Restate, exactly and only, the lines from the first through the line containing "four splayed legs.".

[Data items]
--

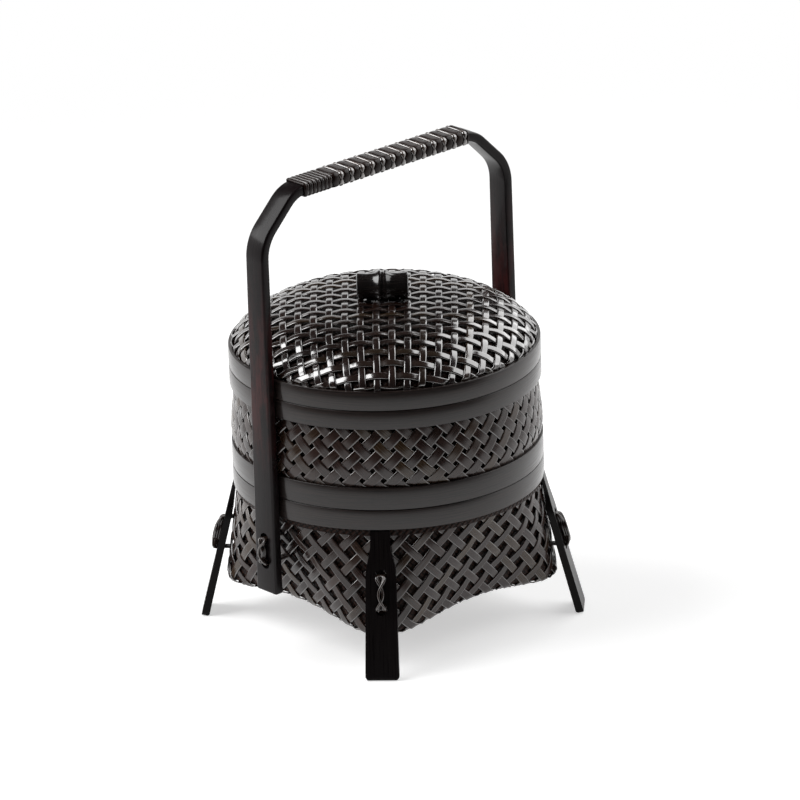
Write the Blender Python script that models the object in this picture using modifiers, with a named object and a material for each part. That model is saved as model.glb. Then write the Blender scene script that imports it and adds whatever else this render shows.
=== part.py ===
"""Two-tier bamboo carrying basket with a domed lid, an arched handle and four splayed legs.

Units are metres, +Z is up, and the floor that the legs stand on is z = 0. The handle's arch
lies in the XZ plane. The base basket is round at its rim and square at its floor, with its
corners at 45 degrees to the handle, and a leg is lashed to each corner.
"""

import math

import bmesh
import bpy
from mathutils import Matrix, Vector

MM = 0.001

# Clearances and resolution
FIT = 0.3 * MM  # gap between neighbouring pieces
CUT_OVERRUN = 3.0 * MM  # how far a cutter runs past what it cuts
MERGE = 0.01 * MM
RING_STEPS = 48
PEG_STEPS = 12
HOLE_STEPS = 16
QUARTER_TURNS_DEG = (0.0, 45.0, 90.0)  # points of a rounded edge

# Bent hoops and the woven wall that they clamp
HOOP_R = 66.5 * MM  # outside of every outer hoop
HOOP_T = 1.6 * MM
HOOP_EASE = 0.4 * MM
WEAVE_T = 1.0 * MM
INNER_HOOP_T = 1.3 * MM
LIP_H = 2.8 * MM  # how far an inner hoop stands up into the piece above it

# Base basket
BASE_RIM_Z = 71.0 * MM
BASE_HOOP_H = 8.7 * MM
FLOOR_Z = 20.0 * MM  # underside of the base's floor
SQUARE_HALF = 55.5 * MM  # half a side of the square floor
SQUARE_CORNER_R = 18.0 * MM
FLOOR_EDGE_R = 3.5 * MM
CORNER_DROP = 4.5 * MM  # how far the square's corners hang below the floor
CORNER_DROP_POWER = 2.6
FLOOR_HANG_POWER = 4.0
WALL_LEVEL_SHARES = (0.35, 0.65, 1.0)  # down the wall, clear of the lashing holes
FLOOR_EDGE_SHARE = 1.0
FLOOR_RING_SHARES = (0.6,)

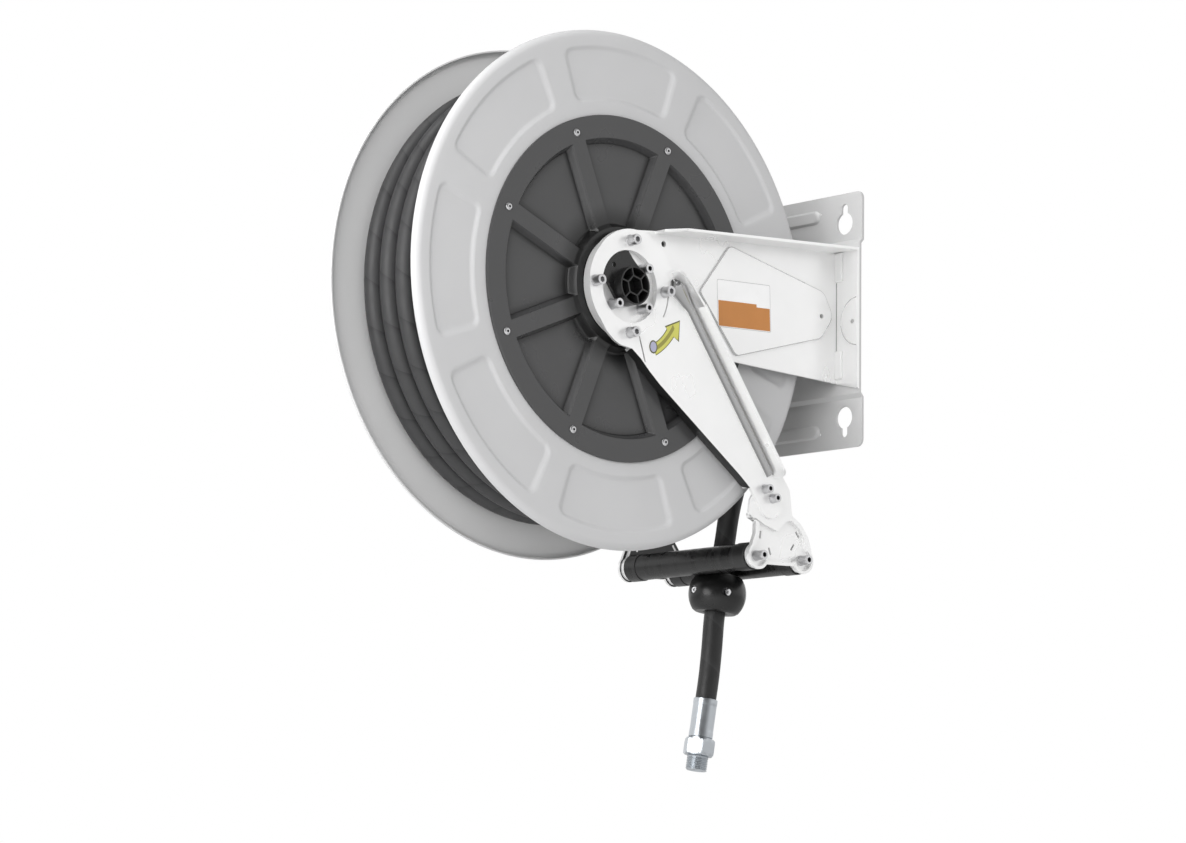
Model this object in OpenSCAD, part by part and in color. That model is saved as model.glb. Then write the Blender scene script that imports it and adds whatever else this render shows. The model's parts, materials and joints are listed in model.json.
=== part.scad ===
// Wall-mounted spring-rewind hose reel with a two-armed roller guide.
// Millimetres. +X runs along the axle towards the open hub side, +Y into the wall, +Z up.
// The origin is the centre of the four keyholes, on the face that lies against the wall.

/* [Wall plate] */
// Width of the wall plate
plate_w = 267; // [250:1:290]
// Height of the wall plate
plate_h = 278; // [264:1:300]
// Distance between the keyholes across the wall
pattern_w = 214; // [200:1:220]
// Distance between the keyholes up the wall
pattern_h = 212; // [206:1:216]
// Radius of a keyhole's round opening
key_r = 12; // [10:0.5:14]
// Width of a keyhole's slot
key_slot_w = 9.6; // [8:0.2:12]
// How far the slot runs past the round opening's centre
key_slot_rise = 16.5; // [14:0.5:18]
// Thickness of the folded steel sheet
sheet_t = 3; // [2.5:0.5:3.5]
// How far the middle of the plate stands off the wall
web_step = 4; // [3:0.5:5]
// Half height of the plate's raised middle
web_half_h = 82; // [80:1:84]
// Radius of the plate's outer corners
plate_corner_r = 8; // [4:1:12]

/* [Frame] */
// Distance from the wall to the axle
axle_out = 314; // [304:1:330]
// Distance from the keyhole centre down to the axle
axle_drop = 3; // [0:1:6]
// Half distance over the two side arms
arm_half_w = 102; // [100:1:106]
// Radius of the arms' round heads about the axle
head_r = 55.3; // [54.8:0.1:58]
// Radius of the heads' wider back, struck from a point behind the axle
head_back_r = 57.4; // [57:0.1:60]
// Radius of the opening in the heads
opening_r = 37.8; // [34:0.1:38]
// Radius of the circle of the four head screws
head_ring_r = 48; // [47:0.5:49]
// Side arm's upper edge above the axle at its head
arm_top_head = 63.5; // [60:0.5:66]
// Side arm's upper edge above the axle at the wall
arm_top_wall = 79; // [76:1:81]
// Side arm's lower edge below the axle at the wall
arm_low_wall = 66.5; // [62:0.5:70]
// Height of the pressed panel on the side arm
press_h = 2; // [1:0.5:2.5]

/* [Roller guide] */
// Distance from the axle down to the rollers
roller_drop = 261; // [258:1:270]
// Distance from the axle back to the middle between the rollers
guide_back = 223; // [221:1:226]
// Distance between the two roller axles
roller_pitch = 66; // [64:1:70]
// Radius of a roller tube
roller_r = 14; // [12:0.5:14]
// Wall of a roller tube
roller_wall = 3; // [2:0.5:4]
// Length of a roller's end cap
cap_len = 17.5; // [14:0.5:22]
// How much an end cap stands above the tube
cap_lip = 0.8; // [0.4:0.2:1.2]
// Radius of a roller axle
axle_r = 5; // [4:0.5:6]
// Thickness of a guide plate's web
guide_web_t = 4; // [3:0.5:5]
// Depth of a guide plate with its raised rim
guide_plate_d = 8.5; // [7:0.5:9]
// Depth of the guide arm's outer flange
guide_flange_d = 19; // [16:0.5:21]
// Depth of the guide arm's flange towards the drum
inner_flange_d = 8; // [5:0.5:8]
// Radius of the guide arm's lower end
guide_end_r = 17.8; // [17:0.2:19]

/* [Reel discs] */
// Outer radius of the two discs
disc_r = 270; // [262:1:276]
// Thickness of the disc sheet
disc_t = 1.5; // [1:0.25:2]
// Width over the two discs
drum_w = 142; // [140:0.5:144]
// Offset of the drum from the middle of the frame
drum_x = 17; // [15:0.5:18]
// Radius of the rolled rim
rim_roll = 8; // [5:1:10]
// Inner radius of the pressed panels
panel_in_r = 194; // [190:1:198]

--

* [RESULT]:
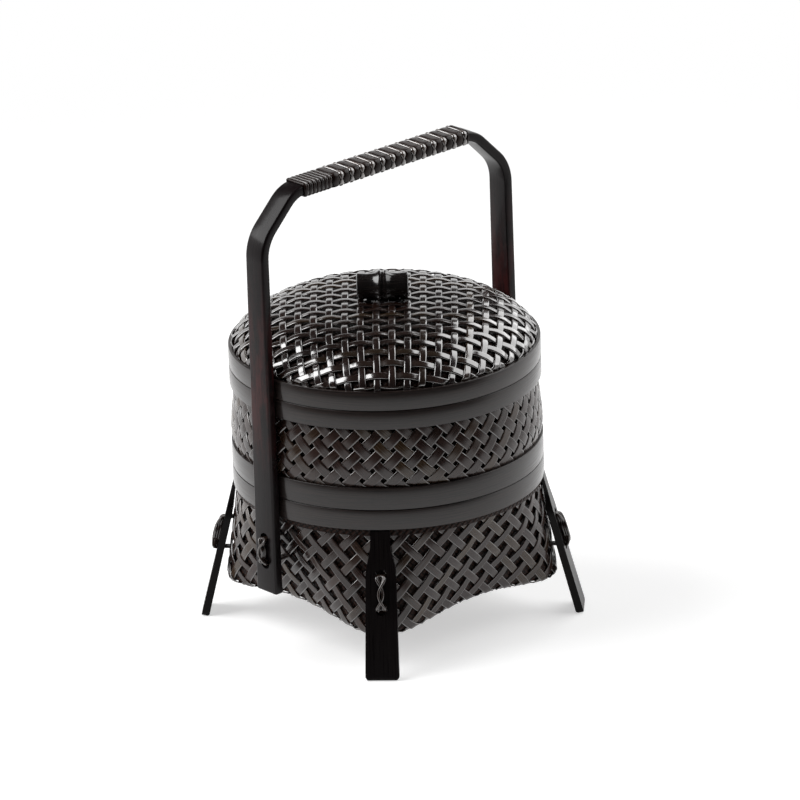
Write the Blender Python script that models the object in this picture using modifiers, with a named object and a material for each part. That model is saved as model.glb. Then write the Blender scene script that imports it and adds whatever else this render shows.
=== part.py ===
"""Two-tier bamboo carrying basket with a domed lid, an arched handle and four splayed legs.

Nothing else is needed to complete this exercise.